Dr. Boss is a general internist having received his clinical training at The Johns Hopkins Hospital. He received his research training both at UCSD (purine biochemistry) and the Massachusetts General Hospital (genetics and folate biochemistry). Throughout his academic career, he has remained clinically active providing primary care to adult patients, presently spending about 15% of his time in clinical work.
Dr. Boss's research interests are in two major areas. The first area of interest is studying the nitric oxide/cyclic GMP/cGMP-dependent protein kinase signal transduction pathway. He has studied nitric oxide regulation of the two mammalian vitamin B12-dependent enzymes methionine synthase and methylmalonyl-CoA mutase, and out of this work he has found a new nitric oxide scavenger which could be useful in the treatment of states of excess nitric oxide such as sepsis. This same drug is also an extremely good cyanide scavenger, and could be used as an antidote if cyanide were used as a weapon of mass destruction. He currently is completing pre-clinical studies of the drug, in anticipation of Phase I and II clinical studies. His second major area of interest is performing translational studies on human cancers to identify potential pharmacological targets. He developed novel patented methods to measure the activation states of Ras and Rho in intact tissues and is applying these to several cancers.

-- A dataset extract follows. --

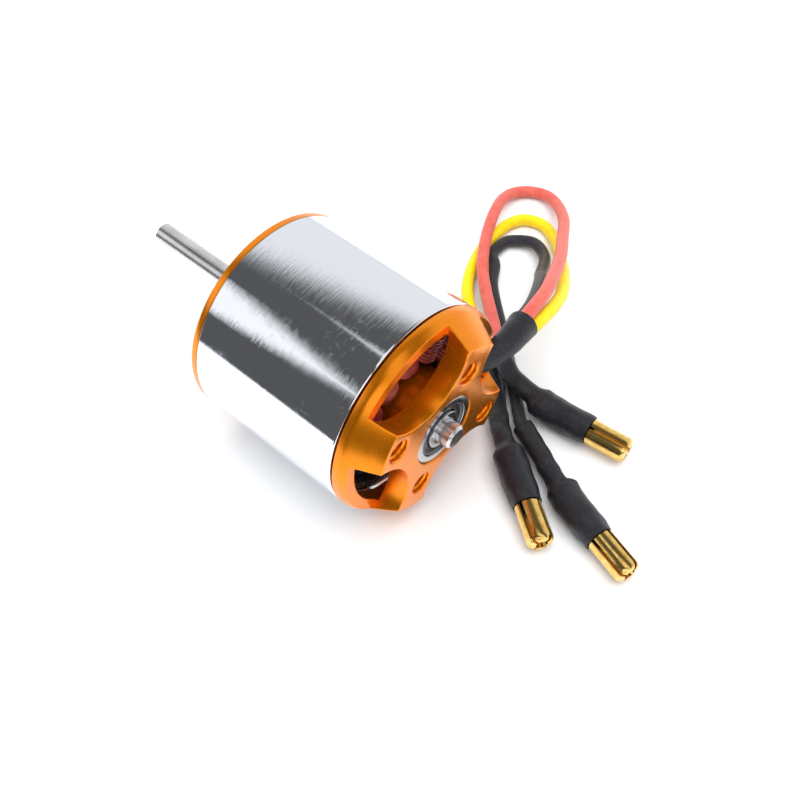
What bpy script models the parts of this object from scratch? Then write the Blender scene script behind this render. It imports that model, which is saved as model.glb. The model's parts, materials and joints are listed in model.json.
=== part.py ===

He has been chair of numerous UCSD School of Medicine and campus committees including: (i) the School of Medicine Committee on Educational Policy which oversees all medical school educational programs, both clinical as well as basic research; (ii) the School of Medicine Faculty Council which is the medical school's main governing body; and (iii) the campus-wide Committee on Academic Personnel which reviews appointments, advancements, and promotions for all UCSD faculty.
He served as Director of the Internal Medicine Residency Program at UCSD for 10 years and as Co-Director of the Internal Medicine third year clinical core clerkship for seven years. He is principal investigator of a Physician-Scientist Research Training Program and of a Science Education Partnership Award Program designed to increase the number of under-represented minorities pursuing a health sciences career.